Fuerstenwerth explained however that with radically different drivers to its adoption, storage made sense at the residential level where the drivers for its use were simpler, based around building greater individual electricity resilience and self-sufficiency.
“For the individual consumer, who has for example rooftop PV, as your feed-in tariff (FiT) is ending after 20 years but the PV plant is still producing electricity, then you have to compare your own cost for using the PV power with what you have to buy from the grid, so from an individual perspective it could make sense.”
Fuerstenwerth said that where residential storage was concerned, Agora Energiewende’s key condition was to make sure it didn’t “lead to a redistribution of costs”, as had been the case in Germany and other countries where the deployment of solar and other renewables at scale is financed by electricity surcharges on consumer electric bills.. Agora believes however that residential, customer-sited storage could have a “relieving effect on the distribution network when used in a grid-supporting manner”.

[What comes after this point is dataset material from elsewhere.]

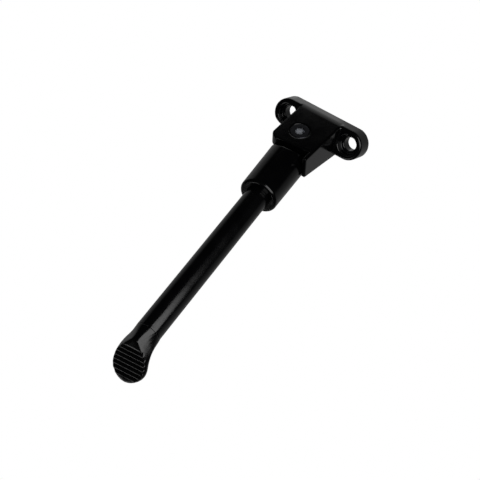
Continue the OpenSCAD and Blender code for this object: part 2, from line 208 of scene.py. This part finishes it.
# flange and clevis block: lengths along the flange are left and right, the others run to the front and down the block
bracketCasting = {"grid": 0.32, "turns": 8, "keep": 0.5, "coat": 0.1, "wallEnd": 38.3, "wallLonger": 1.1,
                  "left": -14.9, "right": 13.4, "blendR": 9.0, "blendFront": 2.8, "blendDown": 5.644,
                  "blendTop": 1.516, "wasteFrom": 5.0, "wasteTo": 14.0}
bracket = copyOf("bracket", "bracketCasting")
selectPoints(bracket, lambda at: at.dot(blockDown) > (bracketCasting["wallEnd"] - 0.1) * mm)
bpy.ops.transform.translate(value=blockDown * bracketCasting["wallLonger"] * mm)
bpy.ops.object.mode_set(mode="OBJECT")
# the lower edge of the flange gives way to a wide blend over the width of the block
bpy.ops.object.select_all(action="DESELECT")
bpy.ops.mesh.primitive_cylinder_add(vertices=128, radius=bracketCasting["blendR"] * mm, depth=60 * mm,
                                    rotation=(0, math.pi / 2, 0))
blend = bpy.context.object
bpy.ops.object.transform_apply(location=True, rotation=True, scale=True)
bpy.ops.object.select_all(action="DESELECT")
bpy.ops.mesh.primitive_cube_add(size=1)
waste = bpy.context.object
corners = ((bracketCasting["left"], bracketCasting["right"]),
           (bracketCasting["wasteFrom"], bracketCasting["wasteTo"]),
           (bracketCasting["blendTop"] - bracketCasting["blendDown"], 0))
spans = [(high - low) * mm for low, high in corners]
middles = [(high + low) / 2 * mm for low, high in corners]
waste.data.transform(Matrix.Translation(middles) @ Matrix.Diagonal(spans + [1]))
cutAway(waste, blend)
blendPlace = (blockFront * bracketCasting["blendFront"] + blockDown * bracketCasting["blendDown"]) * mm
waste.data.transform(axesAt(Vector((1, 0, 0)), blockFront, blockDown, blendPlace))
cutAway(bracket, waste)
castSkin(bracket, bracketCasting)
bracket.data.materials.clear()
bracket.data.materials.append(castBlack)
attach(bracket, "bracket")
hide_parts("bracket")
print("bracket casting is made")

legCasting = {"grid": 0.32, "turns": 6, "keep": 0.5, "coat": 0, "collarCoat": 0.15, "collarFrom": 9.0}


def coatCollar(piece):  # the coat lies on the outside alone, and the bores stay free
    normals = [tuple(point.normal) for point in piece.data.vertices]
    for point, normal in zip(piece.data.vertices, normals):
        along = (point.co - pivot).dot(legDown)
        if (point.co - pivot - legDown * along).length > legCasting["collarFrom"] * mm:
            point.co += Vector(normal) * legCasting["collarCoat"] * mm


legHead = copyOf("leg_head", "legCasting")
castSkin(legHead, legCasting, coatCollar)
legHead.data.materials.clear()
legHead.data.materials.append(castBlack)
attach(legHead, "leg")
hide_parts("leg_head")
print("leg casting is made")

# lengths run down the leg from the pivot, those of the ribs down the sole from the bend
rodForging = {"grid": 0.27, "turns": 3, "keep": 0.6, "coat": 0.2, "neckFrom": 149.5, "neckTo": 157.6, "neckR": 6.86,
              "seam": 158.6, "seamHalf": 0.16, "seamDepth": 0.16, "bend": 170.8, "soleTilt": 62.7, "soleTop": 2.05,
              "soleSide": 0.6, "ribStart": -2.2, "ribEnd": 15.6, "ribPitch": 2.5, "ribSlope": 1.2, "ribDepth": 0.95,
              "ribReach": 0.8}


def seamAndRibs(piece):  # a rib falls away to the tip, where it catches the light, and rises steeply before the next
    tilt = math.radians(rodForging["soleTilt"])
    outward = blockFront * math.cos(tilt) + legDown * math.sin(tilt)
    tipward = legDown * math.cos(tilt) - blockFront * math.sin(tilt)
    sideways = outward.cross(tipward)
    bend = pivot + legDown * rodForging["bend"] * mm
    slope, rise = rodForging["ribSlope"], rodForging["ribPitch"] - rodForging["ribSlope"]
    normals = [tuple(point.normal) for point in piece.data.vertices]
    for point, normal in zip(piece.data.vertices, normals):
        if abs((point.co - pivot).dot(legDown) - rodForging["seam"] * mm) < rodForging["seamHalf"] * mm:
            point.co -= Vector(normal) * rodForging["seamDepth"] * mm
        high = (point.co - bend).dot(outward) / mm
        reach = (point.co - bend).dot(tipward) / mm
        onSole = abs(Vector(normal).dot(sideways)) <= rodForging["soleSide"] \
            and high >= rodForging["soleTop"] - rodForging["ribReach"]
        if onSole and rodForging["ribStart"] < reach < rodForging["ribEnd"]:
            step = (reach - rodForging["ribStart"]) % rodForging["ribPitch"]
            fall = step / slope if step < slope else (rodForging["ribPitch"] - step) / rise
            point.co += outward * (rodForging["soleTop"] - rodForging["ribDepth"] * fall - high) * mm


legRod = copyOf("leg_rod", "rodForging")
for point in legRod.data.vertices:  # the rod runs into the foot without a step
    along = (point.co - pivot).dot(legDown)
    if rodForging["neckFrom"] * mm < along < rodForging["neckTo"] * mm:
        middle = pivot + legDown * along
        away = point.co - middle
        if away.length > rodForging["neckR"] * mm:
            point.co = middle + away.normalized() * rodForging["neckR"] * mm
castSkin(legRod, rodForging, seamAndRibs)
legRod.data.materials.clear()
legRod.data.materials.append(rodBlack)
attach(legRod, "leg")
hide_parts("leg_rod")
print("leg rod and foot are made")

# screw: blackened head with a rounded rim, a hexagon socket given bright bare steel as a painted highlight of its lit
# walls, and a shank
screwShape = {"headR": 5.8, "headH": 3.3, "rim": 0.55, "socketR": 2.887, "socketDepth": 2.4, "mouth": 0.3,
              "glintDepth": 3.0, "shankR": 3.0, "shankL": 20.1, "shankEnd": 0.5, "top": 11.8}
bpy.ops.object.select_all(action="DESELECT")
bpy.ops.mesh.primitive_cylinder_add(vertices=72, radius=screwShape["headR"] * mm, depth=screwShape["headH"] * mm,
                                    location=(0, 0, -screwShape["headH"] / 2 * mm))
screw = bpy.context.object
screw.name = "pivotScrewHead"
bpy.ops.object.transform_apply(location=True, rotation=True, scale=True)
selectPoints(screw, lambda at: at.z < -0.5 * screwShape["headH"] * mm)
bpy.ops.mesh.inset(thickness=(screwShape["headR"] - screwShape["shankR"]) * mm)
bpy.ops.mesh.extrude_region_move(TRANSFORM_OT_translate={"value": (0, 0, -screwShape["shankL"] * mm)})
bpy.ops.mesh.bevel(offset=screwShape["shankEnd"] * mm, segments=2)
selectPoints(screw, lambda at: at.z > -0.01 * mm)
bpy.ops.mesh.bevel(offset=screwShape["rim"] * mm, segments=4)
bpy.ops.object.mode_set(mode="OBJECT")
bpy.ops.object.select_all(action="DESELECT")
bpy.ops.mesh.primitive_cylinder_add(vertices=6, radius=screwShape["socketR"] * mm,
                                    depth=2 * screwShape["socketDepth"] * mm)
key = bpy.context.object
bpy.ops.object.transform_apply(location=True, rotation=True, scale=True)
cutAway(screw, key)
selectPoints(screw, lambda at: at.z > -0.01 * mm and math.hypot(at.x, at.y) < (screwShape["socketR"] + 0.1) * mm)
bpy.ops.mesh.bevel(offset=screwShape["mouth"] * mm, segments=2)
bpy.ops.object.mode_set(mode="OBJECT")
screw.data.materials.append(blackSteel)
screw.data.materials.append(screwSteel)
for face in screw.data.polygons:  # inside the socket, bright bare steel is a painted highlight for its lit walls
    corners = [screw.data.vertices[i].co for i in face.vertices]
    reach = max(math.hypot(corner.x, corner.y) for corner in corners)
    # socket faces down to this depth get the bright steel: a painted highlight
    paintedGlint = reach < (screwShape["socketR"] + 0.05) * mm and face.center.z > -screwShape["glintDepth"] * mm
    face.material_index = 1 if paintedGlint else 0
screw.data.transform(axesAt(Vector((1, 0, 0)), blockFront.cross(Vector((1, 0, 0))), blockFront,
                            pivot + blockFront * screwShape["top"] * mm))
bpy.ops.object.mode_set(mode="EDIT")
bpy.ops.mesh.select_all(action="SELECT")
bpy.ops.mesh.normals_make_consistent(inside=False)
bpy.ops.object.mode_set(mode="OBJECT")
bpy.ops.object.shade_smooth_by_angle(angle=math.radians(35))
applyModifier(screw, "WEIGHTED_NORMAL", {"keep_sharp": True})
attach(screw, "bracket")
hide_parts("pivot_screw")
print("pivot screw is made")

# camera: long lens, from below and to the right of the leg
right = Vector((0.79438181, -0.2985873, 0.52896424))
up = Vector((-0.46895683, -0.85495275, 0.22166479))
back = Vector((0.38605314, -0.42414787, -0.81918347))
cameraData = bpy.data.cameras.new("camera")
cameraData.lens = 98.93
cameraData.sensor_width = 36
cameraData.shift_x = -0.00104
cameraData.shift_y = 0.00104
camera = bpy.data.objects.new("camera", cameraData)
bpy.context.scene.collection.objects.link(camera)
camera.matrix_world = axesAt(right, up, back, Vector((0.28903, -0.25487, -0.67130)))
bpy.context.scene.camera = camera
print("camera is set")

# surroundings: dim in front of the part, a little lighter behind it, white where the camera looks past it
studio = {"front": 0.004, "sides": 0.13, "behind": 0.24, "backdrop": 1.0, "lean": 0.13,
          "sidesFrom": 0.16, "sidesTo": 0.34, "behindFrom": 0.3, "behindTo": 0.7,
          "backdropFrom": 0.975, "backdropTo": 0.997}
world = bpy.data.worlds.new("studio")
bpy.context.scene.world = world
world.use_nodes = True
tree = world.node_tree
tree.nodes.clear()
output = addNode(tree, "ShaderNodeOutputWorld")
direction = addNode(tree, "ShaderNodeTexCoord").outputs["Generated"]
leanWay = (studio["lean"] * right - back).normalized()
facing = addNode(tree, "ShaderNodeVectorMath", {"operation": "DOT_PRODUCT", 1: tuple(-back)}, {0: direction})
leaning = addNode(tree, "ShaderNodeVectorMath", {"operation": "DOT_PRODUCT", 1: tuple(leanWay)}, {0: direction})
sidesZone = addNode(tree, "ShaderNodeMapRange",
                    {"From Min": studio["sidesFrom"], "From Max": studio["sidesTo"], "To Min": studio["front"],
                     "To Max": studio["sides"], "interpolation_type": "SMOOTHSTEP"},
                    {"Value": leaning.outputs["Value"]})
behindZone = addNode(tree, "ShaderNodeMapRange",
                     {"From Min": studio["behindFrom"], "From Max": studio["behindTo"], "To Min": 0.0,
                      "To Max": studio["behind"] - studio["sides"]},
                     {"Value": facing.outputs["Value"]})
backdropZone = addNode(tree, "ShaderNodeMapRange",
                       {"From Min": studio["backdropFrom"], "From Max": studio["backdropTo"], "To Min": 0.0,
                        "To Max": studio["backdrop"] - studio["behind"]},
                       {"Value": facing.outputs["Value"]})
room = addNode(tree, "ShaderNodeMath", {"operation": "ADD"},
               {0: sidesZone.outputs["Result"], 1: behindZone.outputs["Result"]})
roomAndBackdrop = addNode(tree, "ShaderNodeMath", {"operation": "ADD"},
                          {0: room.outputs["Value"], 1: backdropZone.outputs["Result"]})
rays = addNode(tree, "ShaderNodeLightPath")
level = addNode(tree, "ShaderNodeMix", {"data_type": "FLOAT", 3: 1.0},
                {0: rays.outputs["Is Camera Ray"], 2: roomAndBackdrop.outputs["Value"]})
light = addNode(tree, "ShaderNodeBackground", {"Color": (1, 1, 1, 1)}, {"Strength": level.outputs[0]})
tree.links.new(light.outputs["Background"], output.inputs["Surface"])

# floor, far below the camera, which looks up: the camera sees the paper pale, and the part mirrors it dark
paper = {"radius": 3.0, "height": -0.75, "deep": "#e9e9e8", "light": "#efefee", "mirrored": "#3c3c3c", "pale": 0.55}
bpy.ops.object.select_all(action="DESELECT")
bpy.ops.mesh.primitive_circle_add(vertices=96, radius=paper["radius"], fill_type="NGON",
                                  location=(0, 0, paper["height"]))
floor = bpy.context.object
floor.name = "floor"
floorMaterial, tree, shader, place = newMaterial("palePaperFloor")  # pressed paper: matt, with faint pale clouds
cloud = addNode(tree, "ShaderNodeTexNoise", {"Scale": 40.0}, {"Vector": place})
tint = addNode(tree, "ShaderNodeMix", {"data_type": "RGBA", 6: hexLinear(paper["deep"]), 7: hexLinear(paper["light"])},
               {0: cloud.outputs["Fac"]})
rays = addNode(tree, "ShaderNodeLightPath")
shade = addNode(tree, "ShaderNodeMix", {"data_type": "RGBA", 6: hexLinear(paper["mirrored"])},
                {0: rays.outputs["Is Camera Ray"], 7: tint.outputs[2]})
tree.links.new(shade.outputs[2], shader.inputs["Base Color"])
shader.inputs["Roughness"].default_value = 0.9
pale = addNode(tree, "ShaderNodeMath", {"operation": "MULTIPLY", 1: paper["pale"]}, {0: rays.outputs["Is Camera Ray"]})
shader.inputs["Emission Color"].default_value = (1, 1, 1, 1)
tree.links.new(pale.outputs["Value"], shader.inputs["Emission Strength"])
floor.data.materials.append(floorMaterial)
print("studio is set")

# places and sizes in mm, the level is what the part mirrors
lamps = {
    "footSoftbox": {"centre": (187, -51, -236), "target": (36, 113, -187), "size": (360, 205), "level": 2.4,
                    "along": (0.118, 0.455, -0.882)},
    "flangeStrip": {"centre": (-130, -162, 136), "target": (-10, -98, -38), "size": (130, 300), "level": 0.33,
                    "along": (1, 0, 0)},
    "ribLight": {"centre": (-45, 304, -281), "target": (12, 85, -175), "size": (130, 200), "level": 1.2,
                 "along": (1, 0, 0)}}
for name, lamp in lamps.items():
    data = bpy.data.lights.new(name, "AREA")
    data.shape = "RECTANGLE"
    data.size = lamp["size"][0] * mm
    data.size_y = lamp["size"][1] * mm
    data.energy = lamp["level"] * math.pi * data.size * data.size_y
    softbox = bpy.data.objects.new(name, data)
    bpy.context.scene.collection.objects.link(softbox)
    zAxis = (Vector(lamp["centre"]) - Vector(lamp["target"])).normalized()
    along = Vector(lamp["along"])
    xAxis = (along - along.dot(zAxis) * zAxis).normalized()
    softbox.matrix_world = axesAt(xAxis, zAxis.cross(xAxis), zAxis, Vector(lamp["centre"]) * mm)
    softbox.visible_camera = False
print("lamps are set")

According to Agora Energiewende, there could also be significant drivers to the increase of energy storage deployment besides the energy market perspective – for instance, increasing electric vehicle (EV) sales.

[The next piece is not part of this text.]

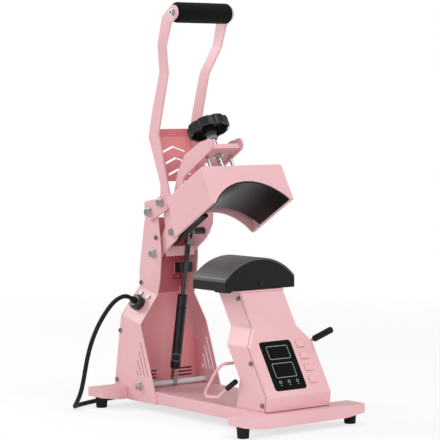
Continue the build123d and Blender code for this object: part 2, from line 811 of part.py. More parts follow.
with BuildPart() as housing_shell:
    add(housing_blank)
    add(housing_hollow, mode=Mode.SUBTRACT)
    for side in (-1, 1):
        with BuildSketch(side_plane(side * wire_ear_x - wire_ear_wall / 2)) as ear:
            outline(ear_points)
            with Locations(wire_shaft):
                Circle(wire_ear_radius)
                Circle(wire_radius + running, mode=Mode.SUBTRACT)
        extrude(ear.sketch, amount=wire_ear_wall)
    for y, z, half in housing_screws_places:
        rod(outward(reach, (y, z)), small_screw_radius, -2 * reach, Mode.SUBTRACT)
save(housing_shell.part, "housing_shell")

with BuildPart() as front_panel:
    add(panel_blank)
    add(prism(panel_zone, Plane.YZ, reach), mode=Mode.INTERSECT)
    add(panel_hollow, mode=Mode.SUBTRACT)
    block(display_plane, display_width + 2 * seat, display_height + 2 * seat, -panel_return, display_corner,
          Mode.SUBTRACT)
    for place in button_planes:
        block(place, button_width + 2 * loose, button_height + 2 * loose, -panel_return, button_corner,
              Mode.SUBTRACT)
save(front_panel.part, "front_panel")

neck_middle_y = (rear_head_y + face_head_y) / 2
with BuildPart() as neck_plate:
    neck_depth = rear_head_y - face_head_y + 2 * neck_plate_lip
    plate_centre = Plane(origin=(0, neck_middle_y, housing_top), z_dir=(0, 0, 1))
    block(plate_centre, 2 * (neck_half + neck_plate_lip), neck_depth, neck_plate_wall)
    for x in (-platen_bolt_x, platen_bolt_x):
        for y in (-platen_bolt_y, platen_bolt_y):
            rod(at(plate_centre, x, y), platen_bolt_radius, neck_plate_wall, Mode.SUBTRACT)
save(neck_plate.part, "neck_plate")

with BuildPart() as display_window:
    block(display_plane.offset(-face_wall), display_width, display_height, face_wall + display_proud,
          display_corner)
    block(display_plane.offset(-face_wall - display_film), display_width + 2 * display_flange,
          display_height + 2 * display_flange, -display_wall, display_corner + display_flange)
    block(display_plane.offset(-face_wall - display_film), display_width, display_height, display_film,
          display_corner)
save(display_window.part, "display_window")

board_plane = at(face_plane, board_x, 0).offset(-face_wall - board_depth)
with BuildPart() as circuit_board:
    block(board_plane, board_width, board_height, -board_wall)
    for x in (-1, 1):
        for y in (-1, 1):
            corner_plane = at(board_plane, x * (board_width / 2 - board_margin),
                              y * (board_height / 2 - board_margin))
            rod(corner_plane, standoff_radius, board_depth)
    for place in button_planes:
        foot_plane = place.offset(-face_wall - board_depth)
        block(foot_plane, key_size, key_size, key_height)
save(circuit_board.part, "circuit_board")

button_stem = board_depth - button_flange_wall - key_height - button_travel - loose
for index, place in enumerate(button_planes):
    with BuildPart() as button:
        block(place.offset(-face_wall - loose), button_width, button_height,
              face_wall + loose + button_proud, button_corner)
        fillet(farthest_face(button, face_plane.z_dir).edges(), button_round)
        block(place.offset(-face_wall - loose), button_width + 2 * button_flange,
              button_height + 2 * button_flange, -button_flange_wall)
        block(place.offset(-face_wall - loose - button_flange_wall), button_stem_size, button_stem_size,
              loose - button_stem)
    save(button.part, f"button_{4 - index}")

# ------------------------------------------------------------------ lower platen
platen_depth = platen_rear_y - platen_front_y
platen_radius = pad_radius - pad_wall
platen_edge_z = platen_axis_z + sqrt(platen_radius ** 2 - platen_half ** 2)
boss_side_x = platen_bolt_x + 2 * platen_bolt_radius
boss_crown_z = platen_axis_z + sqrt(platen_radius ** 2 - boss_side_x ** 2) - crown_margin


def crown(radius, half, bottom):
    """Front view of a platen: flat bottom, straight sides and a round top."""
    edge_z = platen_axis_z + sqrt(radius ** 2 - half ** 2)
    with BuildLine() as edge:
        Polyline((half, edge_z), (half, bottom), (-half, bottom), (-half, edge_z))
        ThreePointArc((-half, edge_z), (0, platen_axis_z + radius), (half, edge_z))
    make_face(edge.edges())


platen_end = Plane(origin=(0, platen_front_y, 0), x_dir=(-1, 0, 0), z_dir=(0, 1, 0))
with BuildPart() as lower_platen:
    with BuildSketch(platen_end) as platen_shape:
        crown(platen_radius, platen_half, platen_bottom)
    extrude(platen_shape.sketch, amount=platen_depth)
    with BuildSketch(platen_end.offset(platen_skin)) as platen_hollow:
        crown(platen_radius - platen_skin, platen_half - platen_skin, platen_bottom - platen_skin)
    extrude(platen_hollow.sketch, amount=platen_depth - 2 * platen_skin, mode=Mode.SUBTRACT)
    for x in (-platen_bolt_x, platen_bolt_x):
        for y in (-platen_bolt_y, platen_bolt_y):
            foot = at(Plane(origin=(0, neck_middle_y, platen_bottom), z_dir=(0, 0, 1)), x, y)
            rod(foot, 2 * platen_bolt_radius, boss_crown_z - platen_bottom)
            rod(foot, platen_bolt_radius, platen_tap_depth, Mode.SUBTRACT)
    front_face = Plane(origin=(0, platen_front_y, platen_screw_z), x_dir=(1, 0, 0), z_dir=(0, -1, 0))
    rod(front_face, small_screw_radius, -platen_skin, Mode.SUBTRACT)
    tab = Plane(origin=(-platen_half + tab_width / 2, platen_front_y + tab_length / 2, platen_bottom),
                z_dir=(0, 0, -1))
    block(tab, tab_width, tab_length, tab_height)
save(lower_platen.part, "lower_platen")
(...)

Fuerstenwerth was keen to point out that many of these conclusions could be particular to Germany and the Germany energy industry and not necessarily mutable to other regions. For example, US utility company ConEdison is using a series of energy storage projects to stave off the need for over a billion dollars in infrastructure investment for substations and other power electronics.
Agora's former head, Rainer Baake, a Green Party politician, was appointed as economics and energy minister Sigmar Gabriel's deputy in the German coalition government at the beginning of this year.
This article has been amended to clarify a point on the redistribution of costs resulting from the increased deployment of renewables.